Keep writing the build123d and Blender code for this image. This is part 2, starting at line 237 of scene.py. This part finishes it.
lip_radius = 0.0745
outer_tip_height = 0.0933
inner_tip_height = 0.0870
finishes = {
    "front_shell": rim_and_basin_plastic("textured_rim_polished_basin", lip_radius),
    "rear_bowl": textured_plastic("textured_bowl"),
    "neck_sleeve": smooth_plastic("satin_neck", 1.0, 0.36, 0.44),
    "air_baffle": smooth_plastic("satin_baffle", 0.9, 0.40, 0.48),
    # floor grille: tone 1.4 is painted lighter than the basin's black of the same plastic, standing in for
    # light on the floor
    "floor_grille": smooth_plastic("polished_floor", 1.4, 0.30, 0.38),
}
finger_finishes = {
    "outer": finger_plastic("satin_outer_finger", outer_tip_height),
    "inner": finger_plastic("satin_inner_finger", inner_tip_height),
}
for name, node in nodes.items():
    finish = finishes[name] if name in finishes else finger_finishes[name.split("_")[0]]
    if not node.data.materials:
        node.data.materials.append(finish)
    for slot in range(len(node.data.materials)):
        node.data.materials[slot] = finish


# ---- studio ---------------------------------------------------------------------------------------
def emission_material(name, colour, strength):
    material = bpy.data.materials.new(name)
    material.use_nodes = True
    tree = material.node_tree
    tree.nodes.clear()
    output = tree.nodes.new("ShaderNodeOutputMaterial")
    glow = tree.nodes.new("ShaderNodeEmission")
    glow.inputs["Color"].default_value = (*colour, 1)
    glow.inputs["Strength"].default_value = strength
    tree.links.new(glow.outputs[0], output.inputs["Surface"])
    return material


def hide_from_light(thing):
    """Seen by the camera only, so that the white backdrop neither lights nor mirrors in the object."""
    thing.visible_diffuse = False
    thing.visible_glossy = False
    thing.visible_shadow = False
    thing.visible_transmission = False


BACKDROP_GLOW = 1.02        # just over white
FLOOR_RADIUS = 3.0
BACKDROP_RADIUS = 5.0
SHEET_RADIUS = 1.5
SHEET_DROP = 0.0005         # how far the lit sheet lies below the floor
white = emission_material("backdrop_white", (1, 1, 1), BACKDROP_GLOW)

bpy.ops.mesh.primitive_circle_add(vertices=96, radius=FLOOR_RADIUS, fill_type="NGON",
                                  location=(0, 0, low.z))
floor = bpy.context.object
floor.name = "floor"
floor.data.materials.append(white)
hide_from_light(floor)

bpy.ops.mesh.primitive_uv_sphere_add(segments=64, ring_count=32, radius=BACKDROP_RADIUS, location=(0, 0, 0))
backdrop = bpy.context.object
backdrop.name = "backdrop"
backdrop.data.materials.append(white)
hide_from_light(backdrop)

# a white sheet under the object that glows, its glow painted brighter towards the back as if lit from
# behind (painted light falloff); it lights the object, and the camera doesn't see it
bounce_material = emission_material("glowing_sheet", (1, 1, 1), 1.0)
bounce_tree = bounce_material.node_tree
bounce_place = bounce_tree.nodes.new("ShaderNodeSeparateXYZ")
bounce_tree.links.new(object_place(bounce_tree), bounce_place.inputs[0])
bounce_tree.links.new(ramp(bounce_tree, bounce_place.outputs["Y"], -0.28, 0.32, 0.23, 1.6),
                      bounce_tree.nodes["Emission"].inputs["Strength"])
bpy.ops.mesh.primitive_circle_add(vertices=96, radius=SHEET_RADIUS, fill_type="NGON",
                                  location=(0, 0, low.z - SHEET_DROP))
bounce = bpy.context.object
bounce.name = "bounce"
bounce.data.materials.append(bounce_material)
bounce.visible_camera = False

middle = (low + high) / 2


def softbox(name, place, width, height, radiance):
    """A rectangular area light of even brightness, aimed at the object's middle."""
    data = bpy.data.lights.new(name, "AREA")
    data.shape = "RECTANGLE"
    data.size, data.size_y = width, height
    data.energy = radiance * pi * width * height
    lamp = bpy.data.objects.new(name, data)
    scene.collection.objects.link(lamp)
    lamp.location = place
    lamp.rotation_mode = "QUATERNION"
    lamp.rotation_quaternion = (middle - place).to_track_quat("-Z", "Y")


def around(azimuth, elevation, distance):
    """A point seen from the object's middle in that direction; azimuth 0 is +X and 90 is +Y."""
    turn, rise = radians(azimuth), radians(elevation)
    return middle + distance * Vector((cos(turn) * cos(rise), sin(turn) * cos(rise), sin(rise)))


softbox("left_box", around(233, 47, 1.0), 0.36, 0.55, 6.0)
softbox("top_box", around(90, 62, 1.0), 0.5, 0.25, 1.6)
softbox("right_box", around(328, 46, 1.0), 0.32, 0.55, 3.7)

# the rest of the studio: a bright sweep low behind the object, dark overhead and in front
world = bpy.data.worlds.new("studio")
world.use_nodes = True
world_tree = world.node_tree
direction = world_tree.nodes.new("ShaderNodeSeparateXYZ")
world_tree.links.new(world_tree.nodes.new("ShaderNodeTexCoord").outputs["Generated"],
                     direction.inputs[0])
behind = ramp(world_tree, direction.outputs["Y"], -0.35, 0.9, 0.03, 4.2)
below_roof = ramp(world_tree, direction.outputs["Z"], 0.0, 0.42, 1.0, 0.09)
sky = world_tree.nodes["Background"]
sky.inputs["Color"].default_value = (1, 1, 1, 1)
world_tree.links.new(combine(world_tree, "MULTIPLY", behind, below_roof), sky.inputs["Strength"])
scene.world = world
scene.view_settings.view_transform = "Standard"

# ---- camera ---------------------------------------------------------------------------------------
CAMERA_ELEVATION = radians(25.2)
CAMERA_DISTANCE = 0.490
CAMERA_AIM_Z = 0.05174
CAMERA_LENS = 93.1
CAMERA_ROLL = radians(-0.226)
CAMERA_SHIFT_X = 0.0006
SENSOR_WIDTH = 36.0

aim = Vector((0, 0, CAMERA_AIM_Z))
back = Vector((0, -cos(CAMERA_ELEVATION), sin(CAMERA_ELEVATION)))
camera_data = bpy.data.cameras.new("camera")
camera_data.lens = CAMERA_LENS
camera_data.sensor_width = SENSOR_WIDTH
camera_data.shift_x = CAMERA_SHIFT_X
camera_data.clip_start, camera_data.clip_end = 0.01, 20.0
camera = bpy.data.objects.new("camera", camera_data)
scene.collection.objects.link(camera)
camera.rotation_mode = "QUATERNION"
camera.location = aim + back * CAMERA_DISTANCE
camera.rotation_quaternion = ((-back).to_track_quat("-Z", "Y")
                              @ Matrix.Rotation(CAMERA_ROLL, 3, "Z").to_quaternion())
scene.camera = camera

==================================================

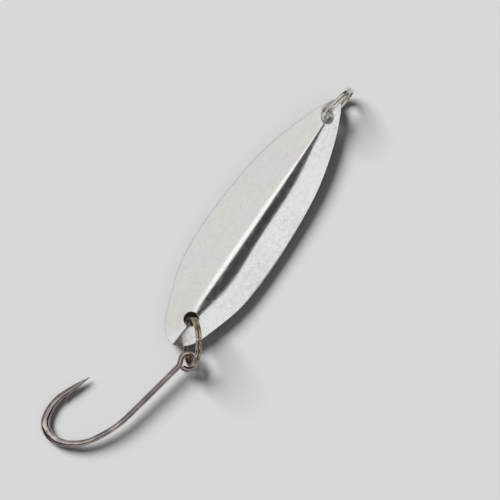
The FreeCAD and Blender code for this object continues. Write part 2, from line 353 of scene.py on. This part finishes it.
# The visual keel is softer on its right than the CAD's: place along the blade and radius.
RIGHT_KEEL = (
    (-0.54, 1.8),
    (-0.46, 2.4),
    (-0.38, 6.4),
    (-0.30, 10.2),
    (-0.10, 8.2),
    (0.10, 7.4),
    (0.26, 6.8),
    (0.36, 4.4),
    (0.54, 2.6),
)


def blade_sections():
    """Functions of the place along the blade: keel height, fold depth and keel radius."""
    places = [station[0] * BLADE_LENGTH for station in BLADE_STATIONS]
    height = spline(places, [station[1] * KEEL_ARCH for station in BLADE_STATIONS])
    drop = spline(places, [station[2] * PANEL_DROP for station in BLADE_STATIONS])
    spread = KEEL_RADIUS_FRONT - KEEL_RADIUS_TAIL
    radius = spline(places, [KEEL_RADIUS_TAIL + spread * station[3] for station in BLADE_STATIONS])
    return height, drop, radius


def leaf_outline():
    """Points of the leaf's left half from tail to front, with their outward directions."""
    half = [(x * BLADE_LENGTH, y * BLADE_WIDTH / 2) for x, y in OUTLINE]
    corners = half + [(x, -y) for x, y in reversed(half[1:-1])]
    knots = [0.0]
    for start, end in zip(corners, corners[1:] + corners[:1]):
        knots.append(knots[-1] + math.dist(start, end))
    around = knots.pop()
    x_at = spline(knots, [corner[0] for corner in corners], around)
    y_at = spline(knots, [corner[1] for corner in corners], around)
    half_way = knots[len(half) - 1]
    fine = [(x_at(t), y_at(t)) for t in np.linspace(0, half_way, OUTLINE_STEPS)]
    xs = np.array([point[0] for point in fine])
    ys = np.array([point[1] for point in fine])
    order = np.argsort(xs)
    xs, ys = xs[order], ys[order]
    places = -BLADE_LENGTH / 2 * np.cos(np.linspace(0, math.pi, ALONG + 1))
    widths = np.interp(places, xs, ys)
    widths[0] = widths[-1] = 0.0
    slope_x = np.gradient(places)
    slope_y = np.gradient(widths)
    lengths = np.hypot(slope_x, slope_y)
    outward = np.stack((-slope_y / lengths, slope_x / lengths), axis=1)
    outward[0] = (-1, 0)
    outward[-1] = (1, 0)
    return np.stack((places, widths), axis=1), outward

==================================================

Short task:
Can you repeat, word for word, every line above from the one containing "The FreeCAD and" down to the one containing "return height, drop, radius", including both?

Full solution:
The FreeCAD and Blender code for this object continues. Write part 2, from line 353 of scene.py on. This part finishes it.
# The visual keel is softer on its right than the CAD's: place along the blade and radius.
RIGHT_KEEL = (
    (-0.54, 1.8),
    (-0.46, 2.4),
    (-0.38, 6.4),
    (-0.30, 10.2),
    (-0.10, 8.2),
    (0.10, 7.4),
    (0.26, 6.8),
    (0.36, 4.4),
    (0.54, 2.6),
)


def blade_sections():
    """Functions of the place along the blade: keel height, fold depth and keel radius."""
    places = [station[0] * BLADE_LENGTH for station in BLADE_STATIONS]
    height = spline(places, [station[1] * KEEL_ARCH for station in BLADE_STATIONS])
    drop = spline(places, [station[2] * PANEL_DROP for station in BLADE_STATIONS])
    spread = KEEL_RADIUS_FRONT - KEEL_RADIUS_TAIL
    radius = spline(places, [KEEL_RADIUS_TAIL + spread * station[3] for station in BLADE_STATIONS])
    return height, drop, radius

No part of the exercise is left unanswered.